GOLF.com’s list of Top 100 Value Courses is out, and ringing in at No. 1 is a track that almost needs no introduction: Bethpage Black, in Long Island, the triumphant swan song of the Golden Age giant, A.W. Tillinghast, and a three-time major championship host.
But just behind Bethpage, in the No. 2 spot on our roster of great bargains, is a course that, well — how exactly to define Lawsonia Links? Describe it as a sleeper and you’re bound to draw an eye-roll from design enthusiasts, especially those in the Midwest. In those circles, Lawsonia long ago ceased being a secret, if it ever was one. Among the broader golf-loving public, though, it’s fair to say that Wisconsin’s low-key darling is having a moment. Or, better yet, a fine few years.
Excited conversations about the course, once confined largely to architecture blogs, have gone mainstream, thanks in part to a keen-eyed restoration, still ongoing, of Lawsonia’s grand old bones. The staging of notable regional events — including the 2019 Wisconsin State Amateur — has also helped raise the property’s profile. Nowadays, when you mention must-plays in the Badger State, Lawsonia is right there in the mix with the likes of Whistling Straits and Sand Valley. To no small number of design buffs, Lawsonia stands out as the best of the bunch. It’s much cheaper, too, and can be played for $65-$120.
So, what is all the buzz about?
Like the Black Course, Lawsonia dates to the Golden Age, a tandem effort by William Langford and Theodore Moreau. While both were engineers, Langford, the more accomplished golfer of the pair (he played on the national championship team at Yale), handled the bulk of the design work; Moreau was the man in charge of moving dirt. And move it he did.
Lawsonia boasts big, bold, man-made features. Though the broad fairways roll in sync with the glaciated landscape, they are pinched by furrowed brows and deep-gouged bunkers. Many of the greens are pushed up, a number dramatically so, with steep drop-offs plunging into sandy hazards. If you had to pick a signature, it would be the par-3 7th, with a bulging green that has a boxcar buried underneath it.

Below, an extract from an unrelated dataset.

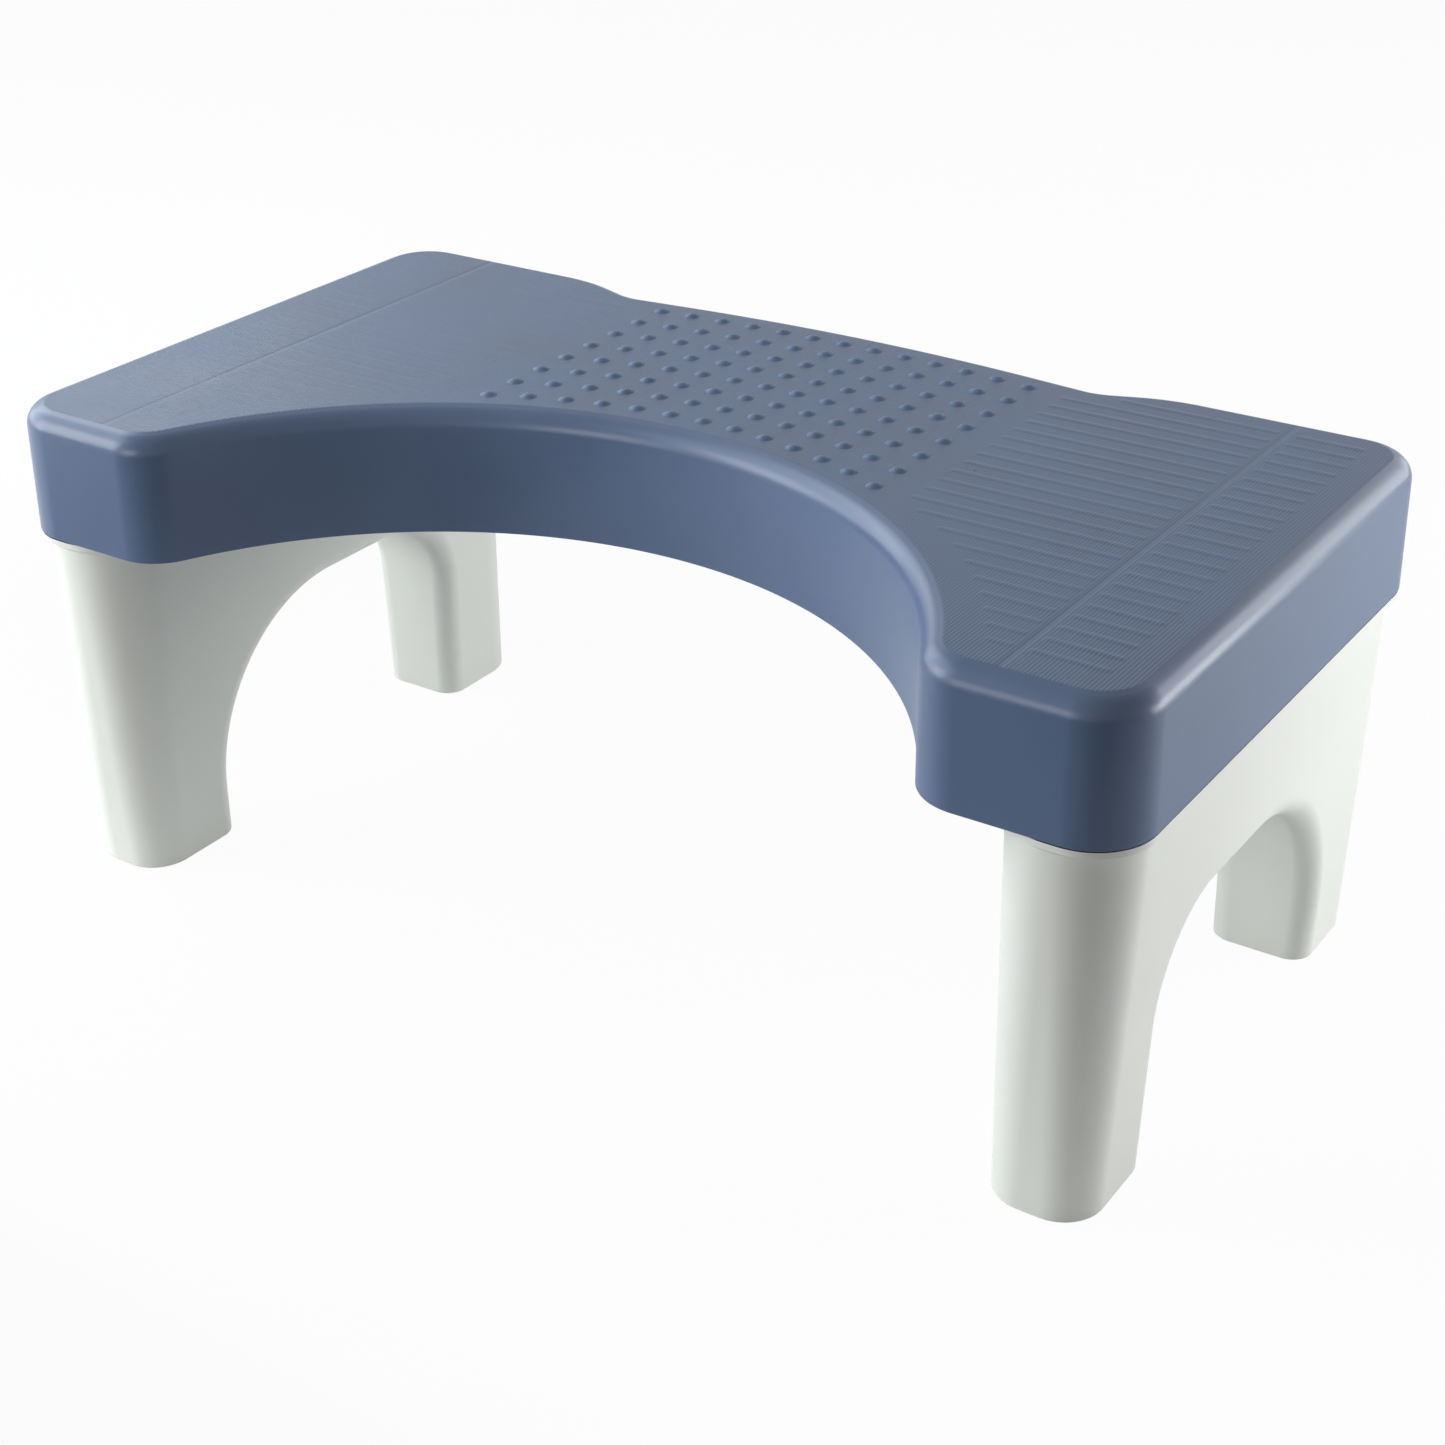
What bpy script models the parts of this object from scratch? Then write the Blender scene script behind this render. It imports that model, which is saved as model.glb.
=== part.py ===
"""Toilet footstool: a bay-fronted top shell on two plug-in leg frames.

Metres, +Z up. The origin is on the floor under the middle of the stool, +X runs
along its length and the bay that goes round the bowl opens towards -Y.
"""

import math

import bmesh
import bpy
from mathutils import Matrix, Vector

# Overall sizes
LENGTH = 0.420
DEPTH = 0.2206
HEIGHT = 0.1750
SKIRT_HEIGHT = 0.0447

# Top shell outline
END_CORNER_RADIUS = 0.020
BAY_REACH = 0.0994
LOBE_INSET = 0.0524
LOBE_CORNER_RADIUS = 0.019
SHOULDER_INSET = 0.0896
SHOULDER_RADIUS = 0.065
DIP_RUN = 0.0232
DIP_RADIUS = 0.018
CREST_DROP = 0.0018
CREST_RADIUS = 0.645
CREST_RUN = 0.0267

# Top shell walls
TOP_WALL = 0.0028
SKIRT_DRAFT = 0.0004
TOP_EDGE_RADIUS = 0.007

# Massage domes
DOME_PITCH = 0.01264
DOME_EDGE_INSET = 0.0149
DOME_DIP_INSET = 0.0200
DOME_RADIUS = 0.0030
DOME_HALF_HEIGHT = 0.0017
DOME_SINK = 0.0005

# Grip ridges on the foot pads
RIDGE_PITCH = 0.00839
RIDGE_FRONT_INSET = 0.0200
RIDGE_BACK_INSET = 0.0155
RIDGE_END_INSET = 0.0156
RIDGE_BAY_INSET = 0.0166
RIDGE_DOME_GAP = 0.0126
RIDGE_BREAK_INSET = 0.0432
RIDGE_BREAK = 0.0042
RIDGE_HALF_WIDTH = 0.0026
RIDGE_HALF_HEIGHT = 0.0009
RIDGE_SINK = 0.00045
RIDGE_MIN_LENGTH = 0.006

# Ribs under the top
RIB_WALL = 0.0020
LONG_RIB_DEPTH = 0.024
CROSS_RIB_DEPTH = 0.022
CROSS_RIB_PITCH = 0.036
CROSS_RIB_END_GAP = 0.015
LONG_RIB_PITCH = 0.029
LONG_RIB_FRONT_INSET = 0.040
LONG_RIB_BACK_INSET = 0.030
BEARING_RIB_DEPTH = 0.006
BEARING_RIB_PITCH = 0.040
BEARING_RIB_END_INSET = 0.020

# Leg frames
FRAME_WALL = 0.0026
FOOT_OUTER_INSET = 0.0071
FOOT_WIDTH = 0.0353
FOOT_END_INSET = 0.0053
FOOT_CORNER_RADIUS = 0.014
SOLE = 0.0030
SHOULDER_OUTER_INSET = 0.0025
SHOULDER_WIDTH = 0.0423
SHOULDER_END_INSET = 0.0020
SHOULDER_CORNER_RADIUS = 0.0208
COLLAR_PROUD = 0.0014
COLLAR_FLUSH_GAP = 0.0002
COLLAR_HEIGHT = 0.0020
COLLAR_FLARE = 0.0016
PLUG_INNER_RADIUS = 0.018
PLUG_SETBACK = 0.0015
WEB_WALL = 0.0020
WEB_HEIGHT = 0.060
WEB_SPACING = 0.056

# Arch through each leg frame
ARCH_HALF_WIDTH = 0.0628
ARCH_HEIGHT = 0.0819
ARCH_TIGHT_RADIUS = 0.0297
ARCH_BROAD_RADIUS = 0.0625
ARCH_EDGE_RADIUS = 0.008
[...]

At first blush, little about Lawsonia suggests you’re in for something truly special. The facilities are decidedly understated, suited to their small-town, rural surrounds, with a straightforward pro shop and restaurant, and a makeshift driving range beside the first tee. Then comes the layout. A rollicking swath of entertainment, it is not a brutal challenge of ball-gobbling forced carries but a find-it, hit-it strategic test, a design nerd’s delight that’s about to get yet another boost through a bunker-restoration project, set to start this fall.
Sleeper? Not exactly. Just a course you’d like to wake up to every day.